Copy out the complete listing, word for word.

--- START Stored data ---

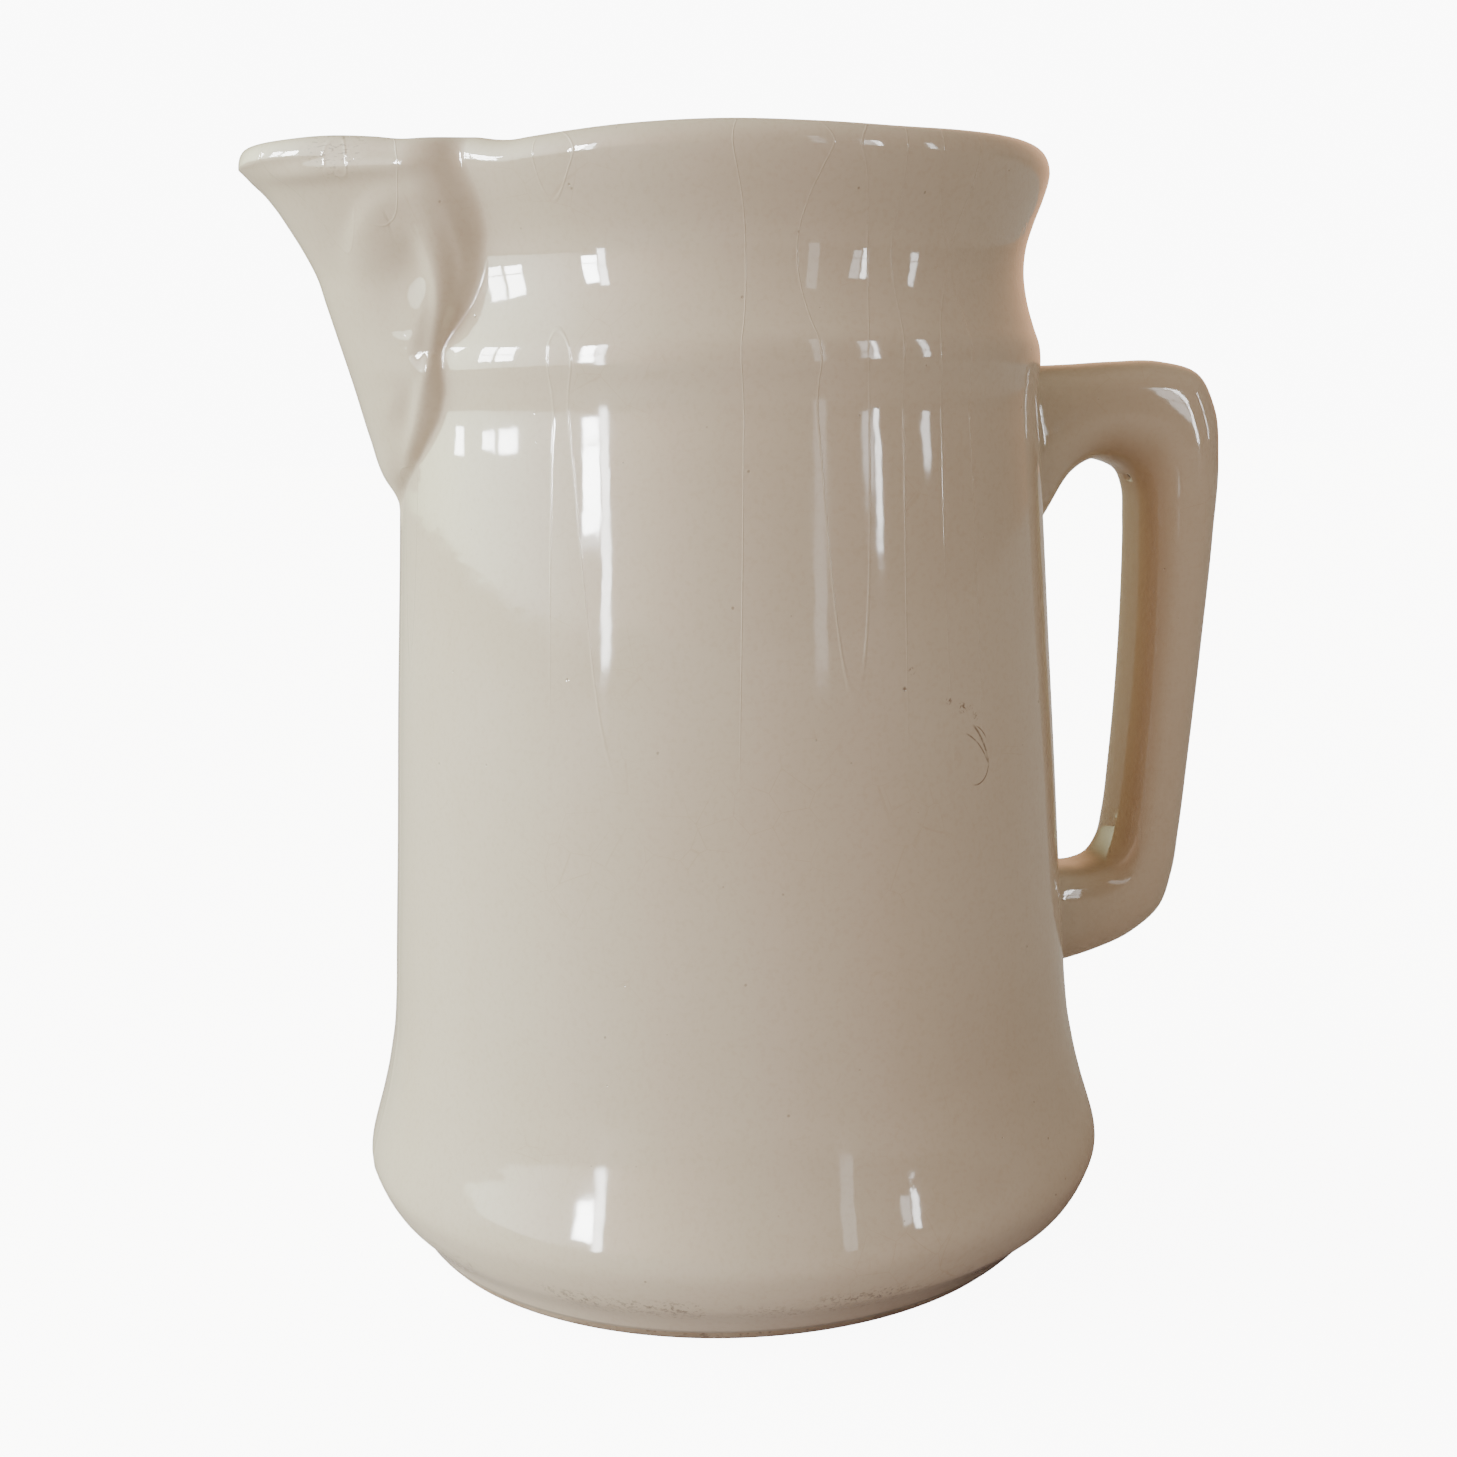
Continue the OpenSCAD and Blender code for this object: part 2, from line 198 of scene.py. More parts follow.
# The inside: the widest it gets in the flared foot, the thickness of the spout's sides and, as
# a multiple of KEEL_WALL against the height, of its keel
INSIDE_MAX_R = 80.5
SPOUT_WALL, KEEL_WALL = 5.0, 5.6
keel_wall = curve([(170, 1.1), (200, 1.1), (224, 1.2), (238, 1.5), (246, 1.4), (251, 1.0)])
# The channel opens between these heights, from this far inside the wall
CHANNEL_LOW, CHANNEL_HIGH, CHANNEL_SUNK, CHANNEL_ROUND = KEEL_Z + 9, KEEL_Z + 26, 8, 3.0


def channel_r(delta, z):
    """The inside of the wall and of the spout's channel: its distance from the axis."""
    wall_in = np.minimum(body_r(z) - WALL, INSIDE_MAX_R)
    opened = ramp(z, CHANNEL_LOW, CHANNEL_HIGH)
    spout_in = spout_r(delta, z, SPOUT_WALL, KEEL_WALL * keel_wall(z))
    sunk = wall_in - CHANNEL_SUNK + (spout_in - wall_in + CHANNEL_SUNK) * opened
    return smooth_max(wall_in, sunk, CHANNEL_ROUND)


# ---- The leaf scroll on each side of the spout ----

# Ridges seen from the side, as stations of (reach towards the spout, height, rise, half width)
SCROLL_LINES = {
    "rib": [(75.3, 180, 0.3, 1.0), (74.8, 184, 0.7, 1.2), (73.9, 190, 0.8, 1.3),
            (72.2, 200, 0.9, 1.5), (70.6, 207, 1.0, 1.5), (69.6, 212, 1.1, 1.6),
            (69.0, 217, 1.1, 1.6), (69.2, 222, 1.1, 1.6), (70.2, 226.2, 1.0, 1.7),
            (71.6, 229.8, 0.7, 1.8), (73.0, 233.4, 0.2, 2.0)],
    "curl": [(73.6, 233.0, 0.1, 2.6), (75.6, 236.0, 0.3, 2.8), (78.4, 237.4, 0.5, 2.9),
             (81.2, 236.4, 0.7, 2.7), (83.0, 233.4, 0.8, 2.4), (83.7, 229.6, 0.7, 2.4),
             (83.2, 225.8, 0.4, 2.6), (81.8, 222, 0.1, 2.8)],
    "fold": [(67.9, 238, 0.1, 1.8), (66.6, 234.6, 0.25, 1.7), (65.0, 230, 0.35, 1.6),
             (64.2, 226, 0.3, 1.6), (64.5, 222, 0.2, 1.6), (65.6, 218, 0.1, 1.6)],
    "vein": [(82.5, 217.4, 0.03, 1.0), (80.6, 213.8, 0.10, 1.1), (77.0, 211.0, 0.13, 1.1),
             (73.5, 211.0, 0.05, 1.1)]}
# Rounded swellings and hollows: (reach, height, rise, half length, half height, tilt in degrees)
SCROLL_SWELLS = [
    (79.4, 230.0, 1.2, 5.2, 7.6, 14), (74.0, 225.4, -0.5, 2.8, 6.0, 8),
    (78.4, 197, 0.25, 2.0, 3.0, 10), (75.6, 196, -0.3, 1.8, 4.5, 5),
    (75.8, 188.5, 0.2, 1.6, 2.6, 0)]
# The thick rolled lip of the spout: height, rise and half height of its swelling
LIP_ROLL = (244.6, 0.8, 2.0)
# Where the scroll fades: in degrees off the keel, and in height under the lip
SCROLL_FADE_TURN, SCROLL_FADE_Z = (6, 12), (246, 242)
# Where the lip's roll fades, in degrees: towards the keel, and towards the body
LIP_FADE_KEEL, LIP_FADE_BODY = (4, 14), (31, 25)
# A ridge is this much wider on its body side
BODY_SIDE_REACH = 0.6


def line_relief(x, z, stations):
    """Height over (x, z) of a ridge that runs through stations, gentler on the body's side."""
    across, up, rise, width = np.array(stations, float).T
    share = np.arange(len(stations))
    fine = np.linspace(0, len(stations) - 1, 8 * len(stations))
    path = [curve(list(zip(share, row)))(fine) for row in (across, up, rise, width)]
    best = np.full(x.shape, 1e9)
    height = np.zeros(x.shape)
    for px, pz, rise, width in zip(*path):
        gap = ((x - px) * np.where(x < px, BODY_SIDE_REACH, 1.0))**2 + (z - pz)**2
        nearer = gap < best
        best = np.where(nearer, gap, best)
        height = np.where(nearer, rise * np.exp(-gap / width**2), height)
    return height


def relief(points, delta):
    """How far the scroll and the lip's roll stand off the spout's side at each point."""
    x, y, z = -points[..., 0], points[..., 1], points[..., 2]
    height = sum(line_relief(x, z, stations) for stations in SCROLL_LINES.values())
    for px, pz, rise, long, tall, tilt in SCROLL_SWELLS:
        c, s = math.cos(math.radians(tilt)), math.sin(math.radians(tilt))
        u = ((x - px) * c + (z - pz) * s) / long
        v = ((z - pz) * c - (x - px) * s) / tall
        height = height + rise * np.exp(-u * u - v * v)
    turned = np.abs(np.degrees(delta))
    height = height * ramp(turned, *SCROLL_FADE_TURN) * ramp(z, *SCROLL_FADE_Z)
    at, rise, tall = LIP_ROLL
    return (height + rise * bump(z - at, tall) * ramp(turned, *LIP_FADE_KEEL)
            * ramp(turned, *LIP_FADE_BODY))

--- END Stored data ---

• Full output
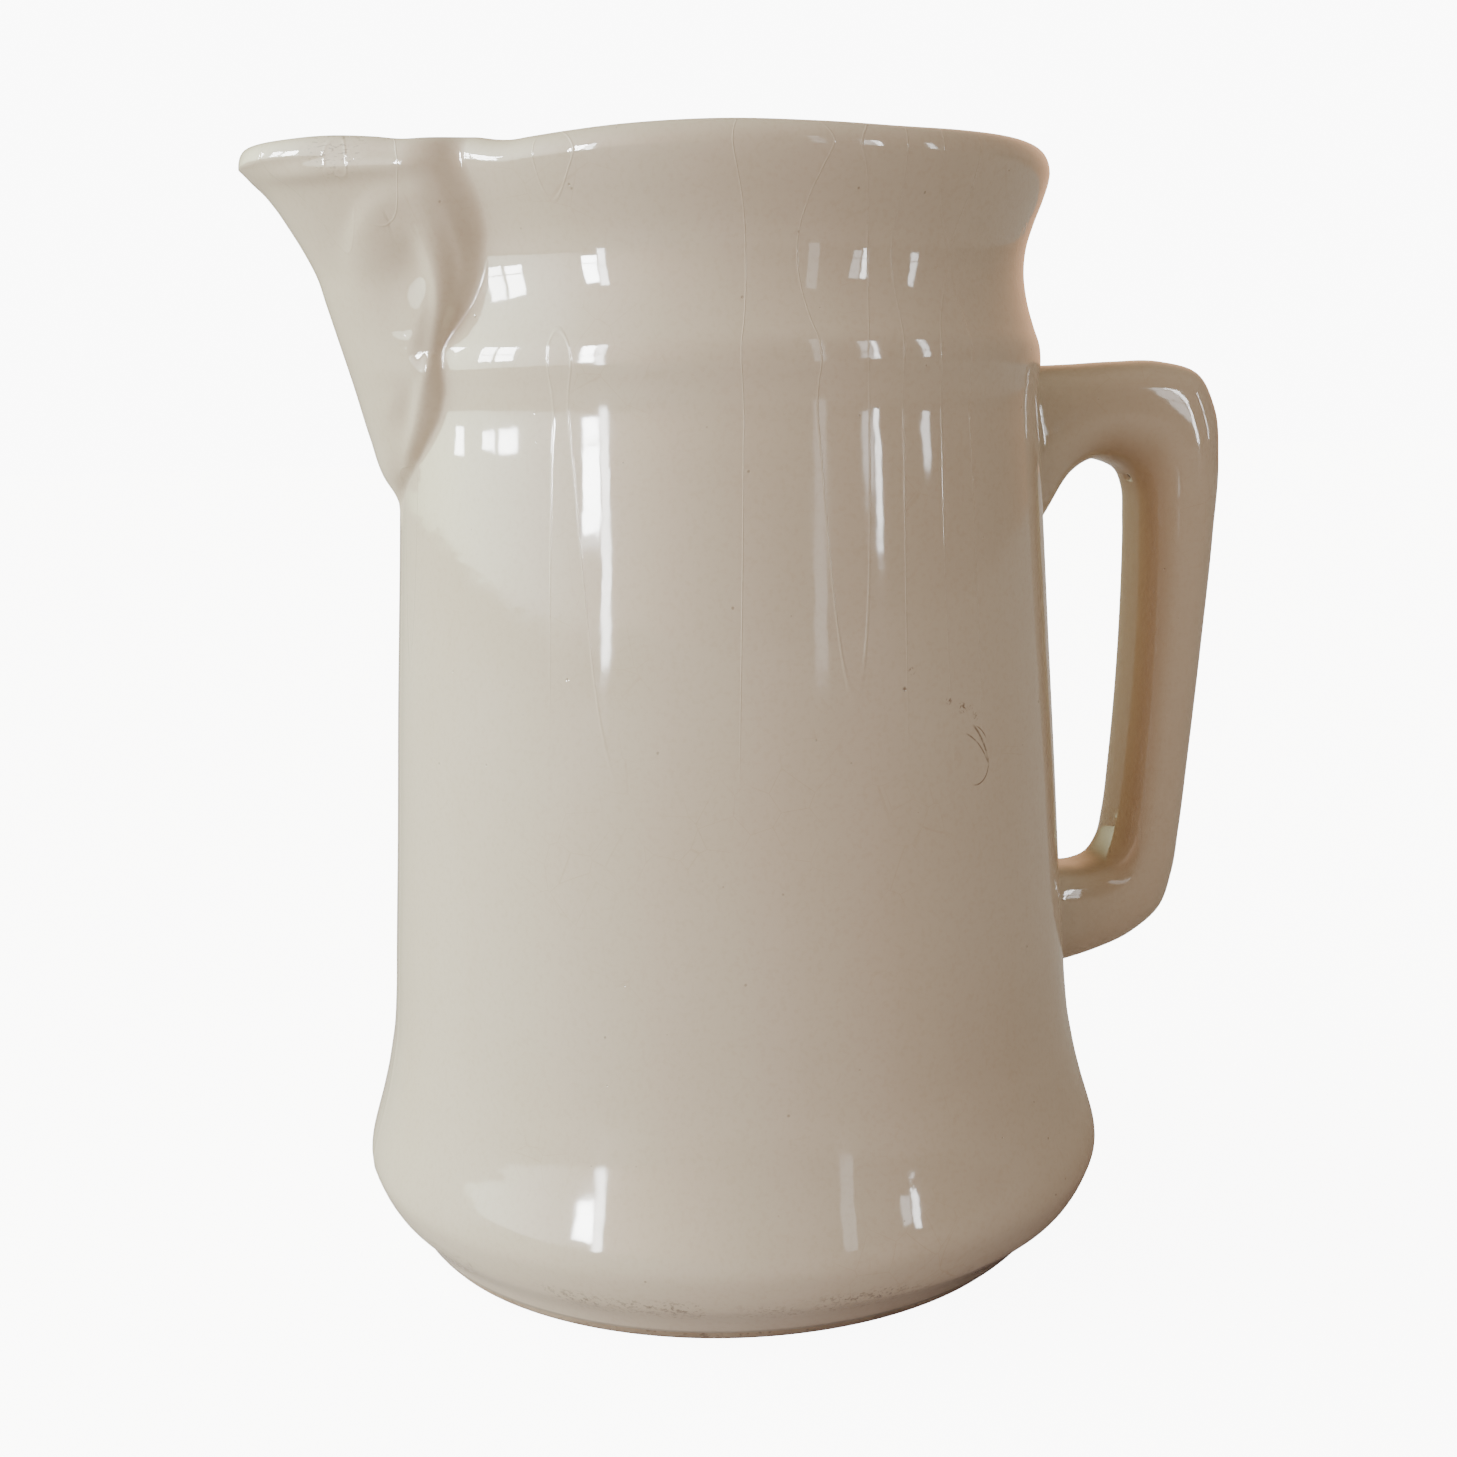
Continue the OpenSCAD and Blender code for this object: part 2, from line 198 of scene.py. More parts follow.
# The inside: the widest it gets in the flared foot, the thickness of the spout's sides and, as
# a multiple of KEEL_WALL against the height, of its keel
INSIDE_MAX_R = 80.5
SPOUT_WALL, KEEL_WALL = 5.0, 5.6
keel_wall = curve([(170, 1.1), (200, 1.1), (224, 1.2), (238, 1.5), (246, 1.4), (251, 1.0)])
# The channel opens between these heights, from this far inside the wall
CHANNEL_LOW, CHANNEL_HIGH, CHANNEL_SUNK, CHANNEL_ROUND = KEEL_Z + 9, KEEL_Z + 26, 8, 3.0


def channel_r(delta, z):
    """The inside of the wall and of the spout's channel: its distance from the axis."""
    wall_in = np.minimum(body_r(z) - WALL, INSIDE_MAX_R)
    opened = ramp(z, CHANNEL_LOW, CHANNEL_HIGH)
    spout_in = spout_r(delta, z, SPOUT_WALL, KEEL_WALL * keel_wall(z))
    sunk = wall_in - CHANNEL_SUNK + (spout_in - wall_in + CHANNEL_SUNK) * opened
    return smooth_max(wall_in, sunk, CHANNEL_ROUND)


# ---- The leaf scroll on each side of the spout ----

# Ridges seen from the side, as stations of (reach towards the spout, height, rise, half width)
SCROLL_LINES = {
    "rib": [(75.3, 180, 0.3, 1.0), (74.8, 184, 0.7, 1.2), (73.9, 190, 0.8, 1.3),
            (72.2, 200, 0.9, 1.5), (70.6, 207, 1.0, 1.5), (69.6, 212, 1.1, 1.6),
            (69.0, 217, 1.1, 1.6), (69.2, 222, 1.1, 1.6), (70.2, 226.2, 1.0, 1.7),
            (71.6, 229.8, 0.7, 1.8), (73.0, 233.4, 0.2, 2.0)],
    "curl": [(73.6, 233.0, 0.1, 2.6), (75.6, 236.0, 0.3, 2.8), (78.4, 237.4, 0.5, 2.9),
             (81.2, 236.4, 0.7, 2.7), (83.0, 233.4, 0.8, 2.4), (83.7, 229.6, 0.7, 2.4),
             (83.2, 225.8, 0.4, 2.6), (81.8, 222, 0.1, 2.8)],
    "fold": [(67.9, 238, 0.1, 1.8), (66.6, 234.6, 0.25, 1.7), (65.0, 230, 0.35, 1.6),
             (64.2, 226, 0.3, 1.6), (64.5, 222, 0.2, 1.6), (65.6, 218, 0.1, 1.6)],
    "vein": [(82.5, 217.4, 0.03, 1.0), (80.6, 213.8, 0.10, 1.1), (77.0, 211.0, 0.13, 1.1),
             (73.5, 211.0, 0.05, 1.1)]}
# Rounded swellings and hollows: (reach, height, rise, half length, half height, tilt in degrees)
SCROLL_SWELLS = [
    (79.4, 230.0, 1.2, 5.2, 7.6, 14), (74.0, 225.4, -0.5, 2.8, 6.0, 8),
    (78.4, 197, 0.25, 2.0, 3.0, 10), (75.6, 196, -0.3, 1.8, 4.5, 5),
    (75.8, 188.5, 0.2, 1.6, 2.6, 0)]
# The thick rolled lip of the spout: height, rise and half height of its swelling
LIP_ROLL = (244.6, 0.8, 2.0)
# Where the scroll fades: in degrees off the keel, and in height under the lip
SCROLL_FADE_TURN, SCROLL_FADE_Z = (6, 12), (246, 242)
# Where the lip's roll fades, in degrees: towards the keel, and towards the body
LIP_FADE_KEEL, LIP_FADE_BODY = (4, 14), (31, 25)
# A ridge is this much wider on its body side
BODY_SIDE_REACH = 0.6


def line_relief(x, z, stations):
    """Height over (x, z) of a ridge that runs through stations, gentler on the body's side."""
    across, up, rise, width = np.array(stations, float).T
    share = np.arange(len(stations))
    fine = np.linspace(0, len(stations) - 1, 8 * len(stations))
    path = [curve(list(zip(share, row)))(fine) for row in (across, up, rise, width)]
    best = np.full(x.shape, 1e9)
    height = np.zeros(x.shape)
    for px, pz, rise, width in zip(*path):
        gap = ((x - px) * np.where(x < px, BODY_SIDE_REACH, 1.0))**2 + (z - pz)**2
        nearer = gap < best
        best = np.where(nearer, gap, best)
        height = np.where(nearer, rise * np.exp(-gap / width**2), height)
    return height


def relief(points, delta):
    """How far the scroll and the lip's roll stand off the spout's side at each point."""
    x, y, z = -points[..., 0], points[..., 1], points[..., 2]
    height = sum(line_relief(x, z, stations) for stations in SCROLL_LINES.values())
    for px, pz, rise, long, tall, tilt in SCROLL_SWELLS:
        c, s = math.cos(math.radians(tilt)), math.sin(math.radians(tilt))
        u = ((x - px) * c + (z - pz) * s) / long
        v = ((z - pz) * c - (x - px) * s) / tall
        height = height + rise * np.exp(-u * u - v * v)
    turned = np.abs(np.degrees(delta))
    height = height * ramp(turned, *SCROLL_FADE_TURN) * ramp(z, *SCROLL_FADE_Z)
    at, rise, tall = LIP_ROLL
    return (height + rise * bump(z - at, tall) * ramp(turned, *LIP_FADE_KEEL)
            * ramp(turned, *LIP_FADE_BODY))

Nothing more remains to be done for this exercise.